First came the 19-day stagehands strike. (Et tu, Broadway?) New York City Comptroller William C. Thompson Jr. estimated the stoppage cost theater and hotel owners up to $2 million a day in losses. With the strike over, life has returned to the theater district. But not to the streets in front of the Ed Sullivan Theater on Broadway, where the David Letterman show, crippled by the continuing writers strike, is on hiatus. At noon last Tuesday, the normally jammed Angelo’s Pizza, housed in the same building as Letterman, was serving a scant 13 customers. Across the street, Hashmat Ali, who sells gyros from a cart, said business is down 30 percent since the strike.

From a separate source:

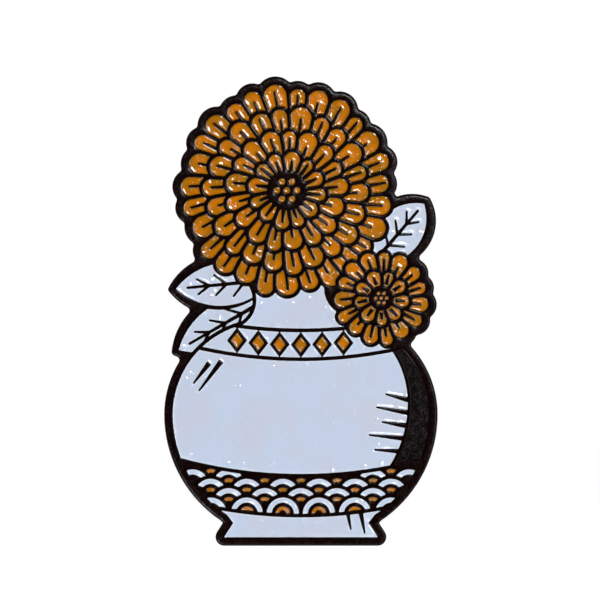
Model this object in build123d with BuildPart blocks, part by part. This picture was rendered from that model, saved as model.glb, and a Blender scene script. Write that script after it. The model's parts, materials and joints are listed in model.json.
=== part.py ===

New York is about to witness a version of trickle-down economics, as the woes af­flicting some of the nation’s higher earners will soon make life more difficult for the middle class and working poor. In 2006, the finance and insurance sectors accounted for about 9 percent of the city’s 3.6 mil­lion jobs, and about 30 percent of its wages. And the city reaps the benefits from the sym­biosis between insanely profitable Wall Street firms and insanely expensive New York real estate. It collects a 1.6 percent fee on the value of all commercial- and residential-property transactions, as well as a 1.6 percent tax on mortgages for such prop­erties. These taxes provided $2.7 billion in revenues in 2006. The gusher of profits on Wall Street—much of it fueled by the man­ufacturing of debt to buy real estate—trans­lated into more funds for New York, through corporation taxes and personal-in­come taxes.

But this summer’s credit meltdown took a toll on both sources of cash. With banks burned by subprime debt and home buyers turned off by tighter credit terms, many individuals and institutions have decided to neither a borrower nor a lender be. Mean­while, profits for the members of the New York Stock Exchange—which the city’s budgeters use as a proxy for Wall Street—have crumbled like Macbeth’s army in Act V. New York City’s Office of Management and Budget projects such profits, an impressive $20.9 billion in 2006, will fall 29 percent to $14.8 billion in 2007. In Octo­ber, Mayor Michael Bloomberg ratcheted down expected revenues for the current fiscal year (which runs through June 2008) by $238 million and directed agencies to cut spending by 2.5 percent this year and by 5 percent next fiscal year.

The hits keep on coming. Wall Street veterans may dimly remember subways as the way they got to work before they could afford a car service. For the rest of us, they’re a crucial means of transportation. Later this month, the board of the Metro­politan Transportation Authority is slated to vote on a proposal to raise certain fares.

New York’s woes can be seen as a long-overdue comeuppance to a city, prone to hubris and arrogance, that stimulated and benefited greatly from the late credit orgy. But today, more than ever, Gotham deserves the sympathy of the nation. (Three words: New York Knicks.) The benefits of what New York produces—from Rent to fi­nancing for companies—emanate through­out the country. More broadly, what happens in New York is not likely to stay in New York. For it has become a dense, loud, microcosm of the U.S. economy—a media-saturated machine oiled by cheap money, buoyed by elevated real-estate prices, and staying afloat by selling everything that’s not nailed down to visitors from abroad.